_Task to carry out_: Quote all of the data below exactly, please.
## Start
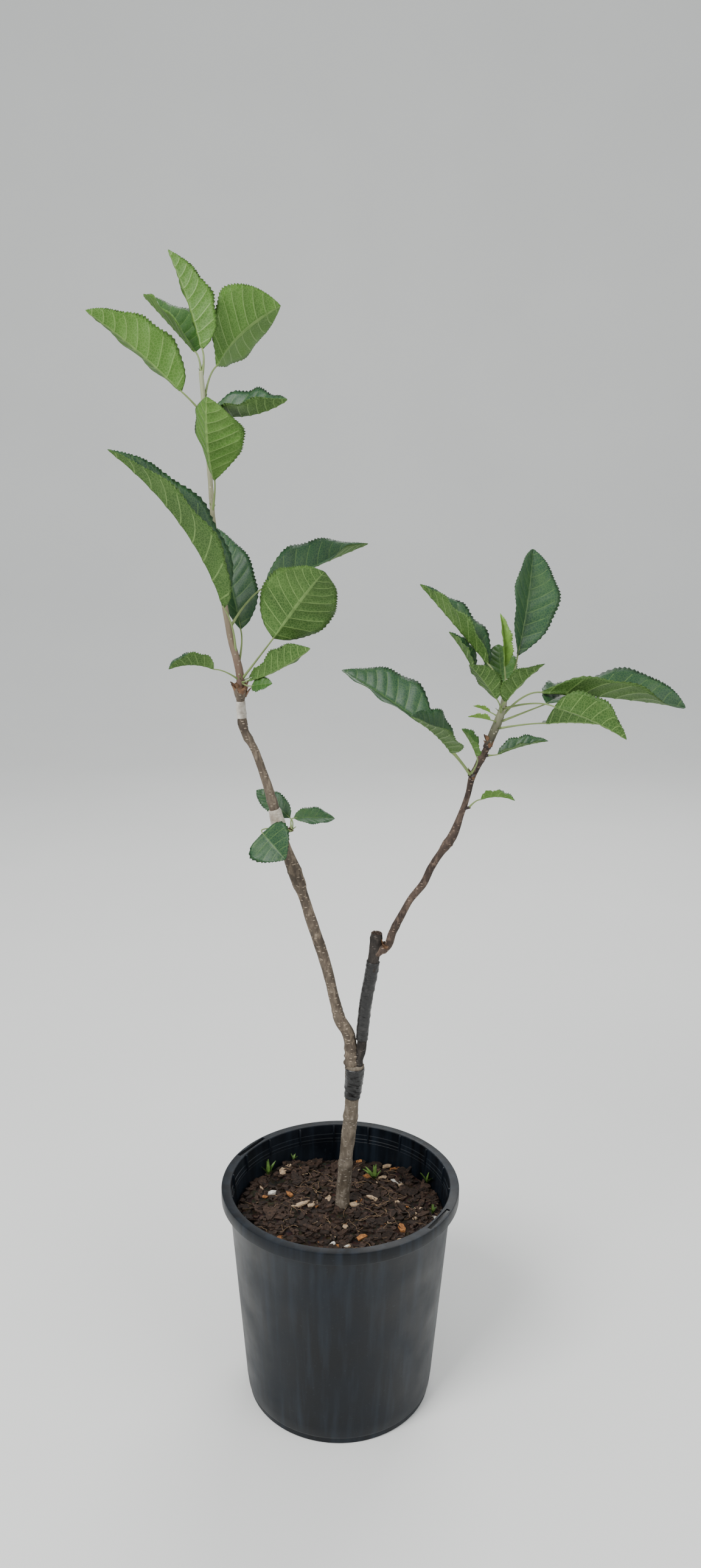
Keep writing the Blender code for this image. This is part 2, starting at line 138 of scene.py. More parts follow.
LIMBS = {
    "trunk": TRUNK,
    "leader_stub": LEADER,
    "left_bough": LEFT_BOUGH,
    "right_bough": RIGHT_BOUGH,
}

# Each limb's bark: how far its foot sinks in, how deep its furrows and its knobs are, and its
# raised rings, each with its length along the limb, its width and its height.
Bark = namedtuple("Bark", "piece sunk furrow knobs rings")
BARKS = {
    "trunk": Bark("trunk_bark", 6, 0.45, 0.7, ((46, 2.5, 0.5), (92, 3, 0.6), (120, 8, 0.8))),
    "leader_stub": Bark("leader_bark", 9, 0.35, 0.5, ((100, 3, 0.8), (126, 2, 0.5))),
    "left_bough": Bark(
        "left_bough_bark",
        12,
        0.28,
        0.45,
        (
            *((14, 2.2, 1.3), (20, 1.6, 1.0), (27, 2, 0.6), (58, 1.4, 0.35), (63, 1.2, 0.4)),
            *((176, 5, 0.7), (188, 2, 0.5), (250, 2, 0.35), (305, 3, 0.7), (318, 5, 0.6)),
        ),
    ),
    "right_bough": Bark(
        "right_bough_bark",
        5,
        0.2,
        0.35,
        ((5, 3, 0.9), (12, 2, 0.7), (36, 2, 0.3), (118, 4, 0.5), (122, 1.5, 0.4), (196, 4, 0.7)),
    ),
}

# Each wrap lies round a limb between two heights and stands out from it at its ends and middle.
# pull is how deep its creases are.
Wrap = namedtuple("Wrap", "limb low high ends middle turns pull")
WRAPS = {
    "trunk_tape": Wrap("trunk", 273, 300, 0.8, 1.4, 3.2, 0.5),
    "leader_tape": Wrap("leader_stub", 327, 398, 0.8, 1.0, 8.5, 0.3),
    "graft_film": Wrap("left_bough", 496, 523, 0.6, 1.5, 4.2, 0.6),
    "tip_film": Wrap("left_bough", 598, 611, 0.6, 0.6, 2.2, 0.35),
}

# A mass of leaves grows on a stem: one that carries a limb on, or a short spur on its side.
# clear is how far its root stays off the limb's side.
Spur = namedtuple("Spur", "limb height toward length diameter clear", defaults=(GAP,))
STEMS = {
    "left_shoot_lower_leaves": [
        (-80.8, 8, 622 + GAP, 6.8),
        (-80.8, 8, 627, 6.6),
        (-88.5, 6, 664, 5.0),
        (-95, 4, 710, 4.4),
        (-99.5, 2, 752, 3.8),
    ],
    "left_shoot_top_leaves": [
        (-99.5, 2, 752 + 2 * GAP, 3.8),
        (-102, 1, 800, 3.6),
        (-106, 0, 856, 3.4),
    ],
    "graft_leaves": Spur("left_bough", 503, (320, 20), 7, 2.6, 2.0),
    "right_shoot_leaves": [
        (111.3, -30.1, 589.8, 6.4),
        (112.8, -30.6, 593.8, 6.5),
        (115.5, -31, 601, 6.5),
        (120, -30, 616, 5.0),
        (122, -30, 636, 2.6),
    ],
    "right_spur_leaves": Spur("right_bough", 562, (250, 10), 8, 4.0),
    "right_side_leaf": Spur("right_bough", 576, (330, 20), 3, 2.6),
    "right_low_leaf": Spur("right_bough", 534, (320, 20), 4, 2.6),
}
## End
_Expected answer_:
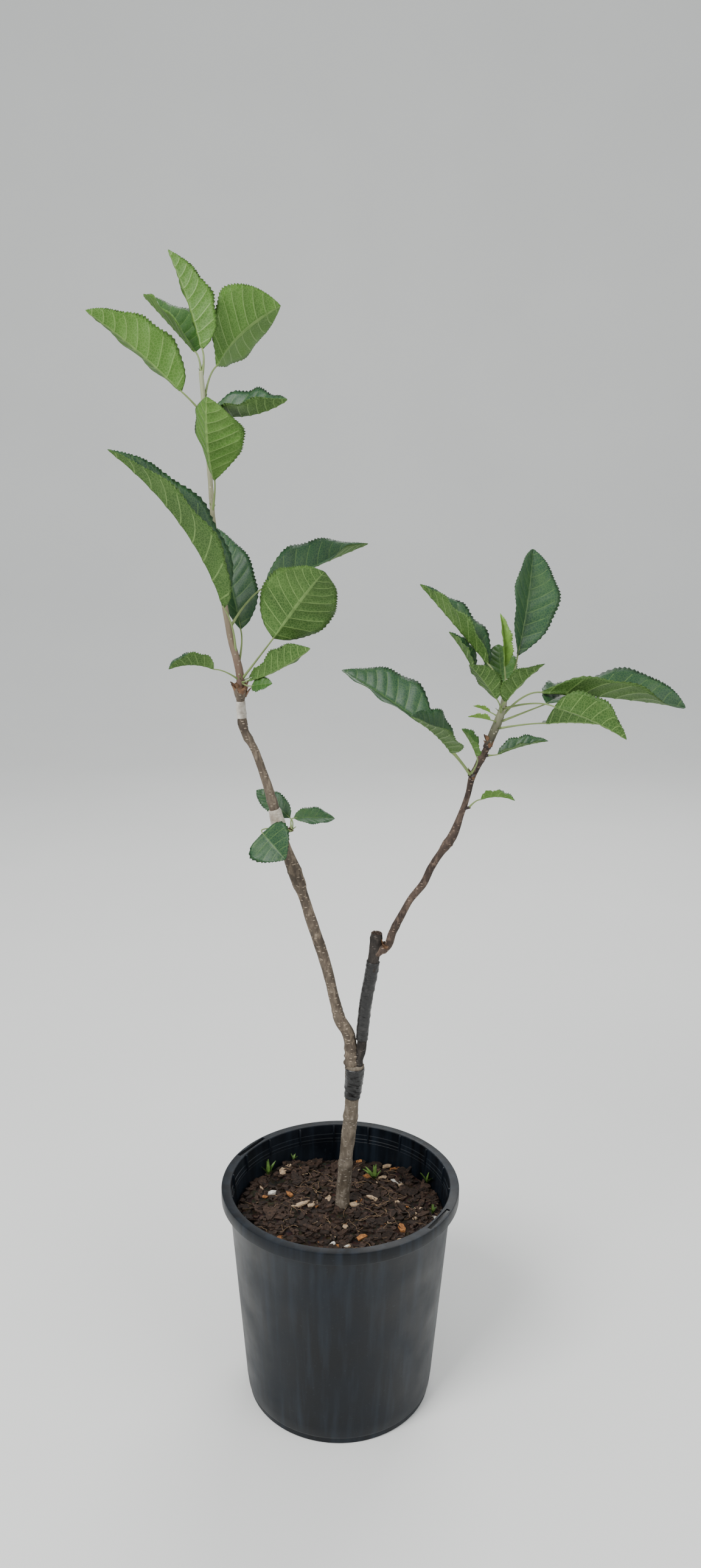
Keep writing the Blender code for this image. This is part 2, starting at line 138 of scene.py. More parts follow.
LIMBS = {
    "trunk": TRUNK,
    "leader_stub": LEADER,
    "left_bough": LEFT_BOUGH,
    "right_bough": RIGHT_BOUGH,
}

# Each limb's bark: how far its foot sinks in, how deep its furrows and its knobs are, and its
# raised rings, each with its length along the limb, its width and its height.
Bark = namedtuple("Bark", "piece sunk furrow knobs rings")
BARKS = {
    "trunk": Bark("trunk_bark", 6, 0.45, 0.7, ((46, 2.5, 0.5), (92, 3, 0.6), (120, 8, 0.8))),
    "leader_stub": Bark("leader_bark", 9, 0.35, 0.5, ((100, 3, 0.8), (126, 2, 0.5))),
    "left_bough": Bark(
        "left_bough_bark",
        12,
        0.28,
        0.45,
        (
            *((14, 2.2, 1.3), (20, 1.6, 1.0), (27, 2, 0.6), (58, 1.4, 0.35), (63, 1.2, 0.4)),
            *((176, 5, 0.7), (188, 2, 0.5), (250, 2, 0.35), (305, 3, 0.7), (318, 5, 0.6)),
        ),
    ),
    "right_bough": Bark(
        "right_bough_bark",
        5,
        0.2,
        0.35,
        ((5, 3, 0.9), (12, 2, 0.7), (36, 2, 0.3), (118, 4, 0.5), (122, 1.5, 0.4), (196, 4, 0.7)),
    ),
}

# Each wrap lies round a limb between two heights and stands out from it at its ends and middle.
# pull is how deep its creases are.
Wrap = namedtuple("Wrap", "limb low high ends middle turns pull")
WRAPS = {
    "trunk_tape": Wrap("trunk", 273, 300, 0.8, 1.4, 3.2, 0.5),
    "leader_tape": Wrap("leader_stub", 327, 398, 0.8, 1.0, 8.5, 0.3),
    "graft_film": Wrap("left_bough", 496, 523, 0.6, 1.5, 4.2, 0.6),
    "tip_film": Wrap("left_bough", 598, 611, 0.6, 0.6, 2.2, 0.35),
}

# A mass of leaves grows on a stem: one that carries a limb on, or a short spur on its side.
# clear is how far its root stays off the limb's side.
Spur = namedtuple("Spur", "limb height toward length diameter clear", defaults=(GAP,))
STEMS = {
    "left_shoot_lower_leaves": [
        (-80.8, 8, 622 + GAP, 6.8),
        (-80.8, 8, 627, 6.6),
        (-88.5, 6, 664, 5.0),
        (-95, 4, 710, 4.4),
        (-99.5, 2, 752, 3.8),
    ],
    "left_shoot_top_leaves": [
        (-99.5, 2, 752 + 2 * GAP, 3.8),
        (-102, 1, 800, 3.6),
        (-106, 0, 856, 3.4),
    ],
    "graft_leaves": Spur("left_bough", 503, (320, 20), 7, 2.6, 2.0),
    "right_shoot_leaves": [
        (111.3, -30.1, 589.8, 6.4),
        (112.8, -30.6, 593.8, 6.5),
        (115.5, -31, 601, 6.5),
        (120, -30, 616, 5.0),
        (122, -30, 636, 2.6),
    ],
    "right_spur_leaves": Spur("right_bough", 562, (250, 10), 8, 4.0),
    "right_side_leaf": Spur("right_bough", 576, (330, 20), 3, 2.6),
    "right_low_leaf": Spur("right_bough", 534, (320, 20), 4, 2.6),
}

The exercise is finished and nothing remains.